After his release from the prison camp in 1956, Wurmbrand told his story to the world. Often he was asked with some incredulousness: "How can you love someone who is torturing you?" His reply:
By looking at men...not as they are, but as they will be... I could also see in our persecutors a Saul of Tarsus - a future Apostle Paul. Many officers of the secret police to whom we witnessed became Christians, and were happy to later suffer in prison for having found our Christ. Although we were whipped, as Paul was, in our jailers we saw the potential of the jailer in Philippi, who became a convert. We dreamed that soon they would ask, "What must I do to be saved?"

How do we look at the people who we deal with day to day? Are we surrounded by unlikely candidates for the Gospel? Perhaps we need new eyes. Let the story of Richard Wurmbrand inspire us to see that "something else" in people - to see our clients and colleagues, even our adversaries, as they may become in Christ.

Heavenly Father, today I ask you to give me the spirit of the Gospel -- eyes to see individuals as You see them. May I experience the miracle of love for the unlovely and undeserving. Be with your men and women around the world who have chosen to risk all for Your sake and for the Gospel. May it be that I would have a part with them in what You are doing.

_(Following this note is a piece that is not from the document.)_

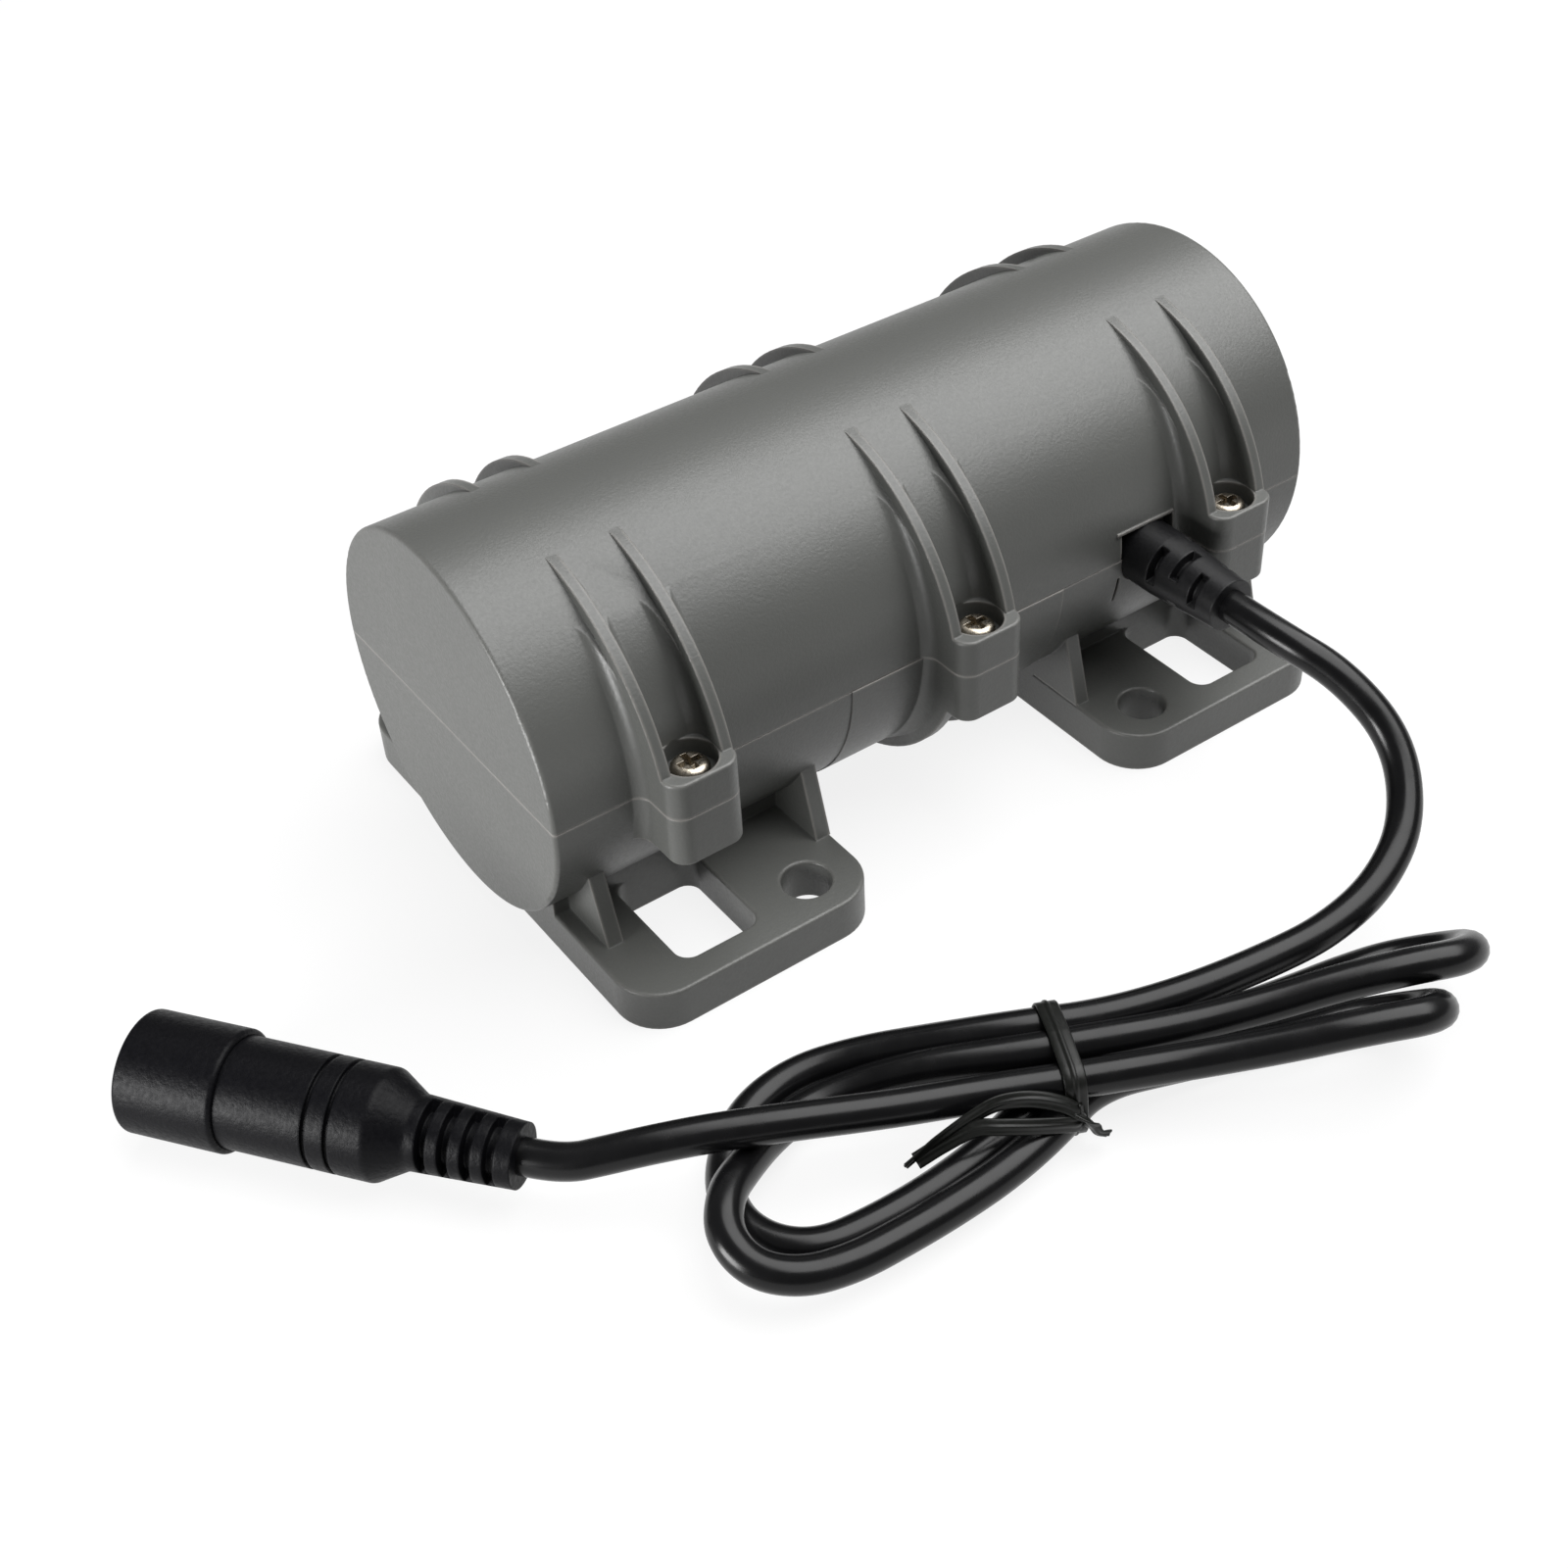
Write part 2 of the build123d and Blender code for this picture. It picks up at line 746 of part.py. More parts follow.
with BuildPart() as jack_centre_pin:
    add(connector_disc(pin_recess, insulator_end, pin_radius))
    fillet(jack_centre_pin.edges().filter_by(GeomType.CIRCLE), pin_point_radius)
save(jack_centre_pin.part, "jack_centre_pin")

# ================================================================ motor, fixed parts
with BuildPart() as motor_can:
    add(shaft_tube(can_front_x, can_rear_x, can_radius, can_radius - can_wall))
    add(shaft_tube(can_front_x, can_front_inner_x, can_radius - can_wall))
    add(shaft_tube(can_front_x - front_boss_length, can_front_inner_x, bearing_boss_radius))
    fillet(motor_can.edges().filter_by(GeomType.CIRCLE).group_by(Axis.X)[1], can_edge_radius)
    add(
        shaft_tube(bearing_front_x - bearing_width / 2, can_front_inner_x, bearing_outer_radius),
        mode=Mode.SUBTRACT,
    )
    add(shaft_tube(can_front_x - front_boss_length, can_front_x, shaft_hole_radius), mode=Mode.SUBTRACT)
save(motor_can.part, "motor_can")

with BuildPart() as motor_end_cap:
    add(shaft_tube(can_rear_x, can_rear_x + cap_thickness, can_radius))
    add(shaft_tube(can_rear_x - cap_lip, can_rear_x, cap_lip_radius, board_radius + board_gap))
    add(shaft_tube(can_rear_x, can_rear_x + rear_boss_length, bearing_boss_radius))
    # posts that carry the driver board
    with BuildSketch(cross_plane(board_x + board_thickness)):
        with PolarLocations(board_screw_circle, board_screw_count, start_angle=90):
            Circle(board_screw_head_radius)
    extrude(amount=can_rear_x - board_x - board_thickness)
    add(
        shaft_tube(can_rear_x, bearing_rear_x + bearing_width / 2, bearing_outer_radius),
        mode=Mode.SUBTRACT,
    )
    add(shaft_tube(can_rear_x, can_rear_x + rear_boss_length, shaft_hole_radius), mode=Mode.SUBTRACT)
    with BuildSketch(cross_plane(board_x + board_thickness)):
        with PolarLocations(board_screw_circle, board_screw_count, start_angle=90):
            Circle(board_screw_radius)
    extrude(amount=board_screw_grip + screw_tip_gap, mode=Mode.SUBTRACT)
save(motor_end_cap.part, "motor_end_cap")

with BuildPart() as stator_core:
    with BuildSketch(cross_plane(motor_middle - stator_length / 2)):
        Circle(can_radius - can_wall)
        Circle(stator_yoke_radius, mode=Mode.SUBTRACT)
        Circle(stator_bore_radius + pole_shoe_thickness)
        with PolarLocations(stator_bore_radius, tooth_count, start_angle=180 / tooth_count):
            Rectangle(4 * pole_shoe_thickness, slot_opening, mode=Mode.SUBTRACT)
        with PolarLocations((stator_bore_radius + stator_yoke_radius) / 2, tooth_count):
            Rectangle(stator_yoke_radius - stator_bore_radius + pole_shoe_thickness, tooth_width)
        Circle(stator_bore_radius, mode=Mode.SUBTRACT)
    extrude(amount=stator_length)
save(stator_core.part, "stator_core")

coil_gap = 0.2
coil_corner_radius = 1.2
coil_inner = stator_bore_radius + pole_shoe_thickness + coil_gap
coil_depth = 2.0
coil_hole = (stator_length + coil_gap, tooth_width + coil_gap)
with BuildPart() as stator_windings:
    for tooth in range(tooth_count):
        tooth_plane = Plane(origin=(motor_middle, 0, axis_height)).rotated(
            ((tooth + 0.5) * 360 / tooth_count, 0, 0)
        )
        with BuildSketch(tooth_plane.offset(coil_inner)):
            RectangleRounded(
                coil_hole[0] + 2 * coil_wire_build,
                coil_hole[1] + 2 * coil_wire_build,
                coil_corner_radius,
            )
            Rectangle(*coil_hole, mode=Mode.SUBTRACT)
        extrude(amount=coil_depth)
save(stator_windings.part, "stator_windings")

with BuildPart() as driver_board:
    add(shaft_tube(board_x, board_x + board_thickness, board_radius, board_bore_radius))
    with BuildSketch(cross_plane(board_x)):
        with PolarLocations(board_screw_circle, board_screw_count, start_angle=90):
            Circle(board_screw_radius + cap_clearance)
    extrude(amount=board_thickness, mode=Mode.SUBTRACT)
save(driver_board.part, "driver_board")

with BuildPart() as board_screws:
    with BuildSketch(cross_plane(board_x)):
        with PolarLocations(board_screw_circle, board_screw_count, start_angle=90):
            Circle(board_screw_head_radius)
    extrude(amount=-board_screw_head_height)
    with BuildSketch(cross_plane(board_x)):
        with PolarLocations(board_screw_circle, board_screw_count, start_angle=90):
            Circle(board_screw_radius)
    extrude(amount=board_thickness + board_screw_grip)
save(board_screws.part, "board_screws")

with BuildPart() as driver_chips:
    with BuildSketch(cross_plane(board_x + board_thickness)):
        with PolarLocations(chip_circle, chip_count, start_angle=30):
            Rectangle(*chip_size)
    extrude(amount=chip_height)
save(driver_chips.part, "driver_chips")

with BuildPart() as hall_sensors:
    with BuildSketch(cross_plane(board_x)):
        with PolarLocations(sensor_circle, chip_count, start_angle=30):
            Rectangle(*sensor_size)
    extrude(amount=-sensor_height)
save(hall_sensors.part, "hall_sensors")

terminal_y = -13.0
terminal_gap = 9.0
terminal_thickness = 0.8
terminal_width = 2.8
terminal_length = 4.0
cap_face_x = can_rear_x + cap_thickness
with BuildPart() as motor_terminals:
    with BuildSketch(cross_plane(cap_face_x)):
        with GridLocations(0, terminal_gap, 1, 2):
            with Locations((terminal_y, 0)):
                Rectangle(terminal_thickness, terminal_width)
    extrude(amount=terminal_length)
save(motor_terminals.part, "motor_terminals")

# the two cores of the cord, from the strain relief to the outer faces of the terminals
lead_radius = 0.7
lead_half_gap = 0.85
lead_bend_radius = 0.9
lead_face_y = terminal_y - terminal_thickness / 2 - lead_radius
lead_start_y = relief_flange_y - 0.3
lead_bend_y = -14.6
lead_mid_x = cap_face_x + terminal_length - 0.1
lead_end_x = cap_face_x + terminal_length - 1.0
lead_mid_z = 2.1
for lead_name, lead_side in (("red_lead", 1), ("black_lead", -1)):
    lead_points = [
        (relief_x, lead_start_y, relief_z + lead_side * lead_half_gap),
        (relief_x, lead_bend_y, relief_z + lead_side * lead_half_gap),
        (lead_mid_x, lead_face_y, axis_height + lead_side * lead_mid_z),
        (lead_end_x, lead_face_y, axis_height + lead_side * terminal_gap / 2),
    ]
    with BuildPart() as inner_lead:
        with BuildLine():
            inner_path = FilletPolyline(*lead_points, radius=lead_bend_radius)
        with BuildSketch(Plane(origin=inner_path @ 0, z_dir=inner_path % 0)):
            Circle(lead_radius)
        sweep(path=inner_path)
    save(inner_lead.part, lead_name)

for grip_name, grip_x in zip(("front_grip_band", "rear_grip_band"), grip_xs):
    with BuildPart() as grip_band:
        add(shaft_tube(grip_x - grip_width / 2, grip_x + grip_width / 2, cavity_radius, can_radius))
    save(grip_band.part, grip_name)

# ================================================================ bearings
race_gap = 0.75
inner_race_radius = ball_pitch_radius - race_gap
outer_race_radius = ball_pitch_radius + race_gap
cage_half_depth = 0.4
cage_front = 0.6
cage_back = 1.75

for bearing_name, bearing_x in (("front", bearing_front_x), ("rear", bearing_rear_x)):
    race_start = bearing_x - bearing_width / 2
    race_end = bearing_x + bearing_width / 2
    ball_plane = cross_plane(bearing_x)
    with BuildPart() as ball_track:
        with BuildSketch(Plane(origin=(bearing_x, 0, axis_height), x_dir=(1, 0, 0), z_dir=(0, 1, 0))):
            with Locations((0, -ball_pitch_radius)):
                Circle(ball_radius + race_clearance)
        revolve(axis=Axis((bearing_x, 0, axis_height), (1, 0, 0)))
    with BuildPart() as outer_race:
        add(shaft_tube(race_start, race_end, bearing_outer_radius, outer_race_radius))
        add(ball_track.part, mode=Mode.SUBTRACT)
    save(outer_race.part, f"{bearing_name}_bearing_outer_race")
    with BuildPart() as inner_race:
        add(shaft_tube(race_start, race_end, inner_race_radius, shaft_radius))
        add(ball_track.part, mode=Mode.SUBTRACT)
    save(inner_race.part, f"{bearing_name}_bearing_inner_race")
    with BuildPart() as balls:
        with Locations(ball_plane):
            with PolarLocations(ball_pitch_radius, ball_count):
                Sphere(ball_radius)
    save(balls.part, f"{bearing_name}_bearing_balls")
    with BuildPart() as cage:
        add(
            shaft_tube(
                bearing_x - cage_front,
                bearing_x + cage_back,
                ball_pitch_radius + cage_half_depth,
                ball_pitch_radius - cage_half_depth,
            )
        )
        with Locations(ball_plane):
            with PolarLocations(ball_pitch_radius, ball_count):
                Sphere(ball_radius + race_clearance, mode=Mode.SUBTRACT)
    save(cage.part, f"{bearing_name}_ball_cage")

# ================================================================ rotor
with BuildPart() as motor_shaft:
    add(shaft_tube(-shaft_half_length, shaft_half_length, shaft_radius))
    chamfer(motor_shaft.edges().filter_by(GeomType.CIRCLE), shaft_chamfer)
save(motor_shaft.part, "motor_shaft")

with BuildPart() as rotor_core:
    add(
        shaft_tube(
            motor_middle - rotor_length / 2,
            motor_middle + rotor_length / 2,
            rotor_core_radius,
            shaft_radius,
        )
    )
save(rotor_core.part, "rotor_core")

with BuildPart() as rotor_magnets:
    with BuildSketch(cross_plane(motor_middle - rotor_length / 2)):
        Circle(magnet_radius)
        Circle(rotor_core_radius, mode=Mode.SUBTRACT)
        with PolarLocations(0, magnet_count):
            with Locations((magnet_radius, 0)):
                Rectangle(magnet_radius, magnet_gap, mode=Mode.SUBTRACT)
    extrude(amount=rotor_length)
save(rotor_magnets.part, "rotor_magnets")

for weight_name, weight_end in (("front", -1), ("rear", 1)):
    weight_start = weight_end * weight_x - weight_length / 2
    with BuildPart() as weight:
        with BuildSketch(cross_plane(weight_start)):
            Circle(weight_radius)
            Rectangle(
                2 * weight_radius, weight_radius, align=(Align.CENTER, Align.MIN), mode=Mode.SUBTRACT
            )
            Circle(weight_hub_radius)
            Circle(shaft_radius, mode=Mode.SUBTRACT)
        extrude(amount=weight_length)
        with BuildSketch(Plane.XY.offset(axis_height)):
            with Locations((weight_end * weight_x, 0)):
                Circle(grub_radius)
        extrude(amount=weight_hub_radius, mode=Mode.SUBTRACT)
    save(weight.part, f"{weight_name}_eccentric_weight")

with BuildPart() as weight_grub_screws:
    with BuildSketch(Plane.XY.offset(axis_height + shaft_radius)):
        with GridLocations(2 * weight_x, 0, 2, 1):
            Circle(grub_radius)
    extrude(amount=weight_hub_radius - shaft_radius - grub_recess)
    with BuildSketch(Plane.XY.offset(axis_height + weight_hub_radius)):
        with GridLocations(2 * weight_x, 0, 2, 1):
            RegularPolygon(grub_socket_radius, 6)
    extrude(amount=-grub_socket_depth, mode=Mode.SUBTRACT)
save(weight_grub_screws.part, "weight_grub_screws")

for part_name, part in made:
    print(part_name, "solids", len(part.solids()), "volume", round(part.volume, 1), "valid", part.is_valid)
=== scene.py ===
"""Vibration motor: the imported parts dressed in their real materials, with its cord and tie.

The housing is two moulded grey shells on feet. A glossy black cord leaves it through a
slotted strain relief, is folded into a tied hank on the floor and ends in a barrel connector.
"""

import json
import logging
import math
from dataclasses import dataclass, field
from enum import Enum

import bmesh
import bpy
from mathutils import Matrix, Vector


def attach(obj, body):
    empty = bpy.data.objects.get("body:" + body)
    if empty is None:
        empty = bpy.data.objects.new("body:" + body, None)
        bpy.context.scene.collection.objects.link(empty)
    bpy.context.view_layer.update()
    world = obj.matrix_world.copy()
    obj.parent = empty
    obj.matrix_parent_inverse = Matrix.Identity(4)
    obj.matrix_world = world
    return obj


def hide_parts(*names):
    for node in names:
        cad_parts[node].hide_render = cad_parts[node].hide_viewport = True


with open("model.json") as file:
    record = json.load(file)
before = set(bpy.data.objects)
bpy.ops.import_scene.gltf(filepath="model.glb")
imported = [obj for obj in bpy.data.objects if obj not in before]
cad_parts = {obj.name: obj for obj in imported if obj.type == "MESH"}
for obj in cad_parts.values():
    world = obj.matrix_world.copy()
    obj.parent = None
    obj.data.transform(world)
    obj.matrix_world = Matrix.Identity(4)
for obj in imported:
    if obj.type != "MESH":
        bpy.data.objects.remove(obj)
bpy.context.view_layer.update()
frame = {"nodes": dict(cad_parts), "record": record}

MM = 0.001
HOUSING_BODY = "housing"
PARTING_HEIGHT = 23.7 * MM
FLASH_WIDTH = 0.18 * MM
FLASH_BREAKS = (0.3, 0.6)
FLASH_FAINTEST = 0.25
EDGE_BAND = 0.35 * MM
EDGE_OPENNESS = (0.95, 0.6)
EDGE_STRENGTH = 0.6
CORD_RADIUS = 1.9 * MM
NOISE_DETAIL = 2.0
NOISE_ROUGHNESS = 0.6
NOISE_SPAN = (0.3, 0.7)
MIX_FIRST, MIX_SECOND, MIX_RESULT = 6, 7, 2

log = logging.getLogger("vibration_motor")


# ------------------------------------------------------------------ helpers
def linear(hex_colour: str) -> tuple[float, float, float, float]:
    """Turn an sRGB hex colour into linear RGBA.

    Args:
        hex_colour: Six hex digits, with or without a leading hash.

    Returns:
        Linear red, green and blue, with an alpha of 1.
    """
    digits = hex_colour.lstrip("#")
    channels = [int(digits[i : i + 2], 16) / 255 for i in (0, 2, 4)]
    values = [c / 12.92 if c <= 0.04045 else ((c + 0.055) / 1.055) ** 2.4 for c in channels]
    return (values[0], values[1], values[2], 1.0)


def add_node(
    tree: bpy.types.NodeTree,
    kind: str,
    values: dict | None = None,
    links: dict | None = None,
    **settings: object,
) -> bpy.types.Node:
    """Add one shader node with its settings, socket values and incoming links.

    Args:
        tree: Node tree to add to.
        kind: Blender type name of the node.
        values: Input socket name or number to its value.
        links: Input socket name or number to the output socket that feeds it.
        **settings: Properties of the node itself.

    Returns:
        The new node.
    """
    node = tree.nodes.new(kind)
    for name, value in settings.items():
        setattr(node, name, value)
    for socket, value in (values or {}).items():
        node.inputs[socket].default_value = value
    for socket, source in (links or {}).items():
        tree.links.new(source, node.inputs[socket])
    return node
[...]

~ With thanks to Brent McBurney, Director of Attorney Ministries, Christian Legal Society

Friday, January 29, 2010

The Snake on the Pole

Read: John 3:14-18, Numbers 21:4-9

Not far from the famous Scripture, “For God so loved the world . . .” in John 3:16, we come upon another passage that is more cryptic: “Just as Moses lifted up the snake in the desert, so the Son of Man must be lifted up, that everyone who believes in him may have eternal life.” (John 3:14-15) What is this “lifted up snake” thing all about?

We find the answer back in Numbers chapter 21. The Israelites were wandering in the desert after the Exodus from Egypt and, as was often the case, they were mumbling and grumbling against God, complaining about how miserable their life was. They were sinful and disobedient (just as we often are). And God brought a well-deserved punishment on them: poisonous snakes that slithered through the camp biting the people. The snakebites were fatal.

The people begged Moses to intercede with God on their behalf, and he did so. God, in His endless mercy, provided salvation from the punishment for sin: a bronze snake was crafted and lifted up on a pole. The bronze snake cured the poisonous snakebites. There was just one catch: salvation was not automatic just because the snake was lifted up. Each individual had to choose to turn his head and look at the snake in order to be saved. Anyone who refused to do so would die.

The interesting thing is that Jesus himself said that his crucifixion would be just like Moses lifting the snake on the pole. Just like the snake, God provided Jesus on the cross to take away the penalty for our sins. And just like the snake on the pole, this salvation is not automatic because of Jesus’ completed work. We have to “look at the snake.” We have to turn our eyes upon Jesus and accept by faith His free gift of salvation.

Scripture doesn’t tell us whether any of the Jews refused to look at the snake, and died instead. Maybe some of them said, “I just don’t believe in bronze snakes,” or “the snake may be right for you, but it’s not my truth.” Today, however, we live in the world in which millions of people choose not to look at Jesus on the cross and put their faith in Him.

Maybe there are one or two who need to hear your testimony today.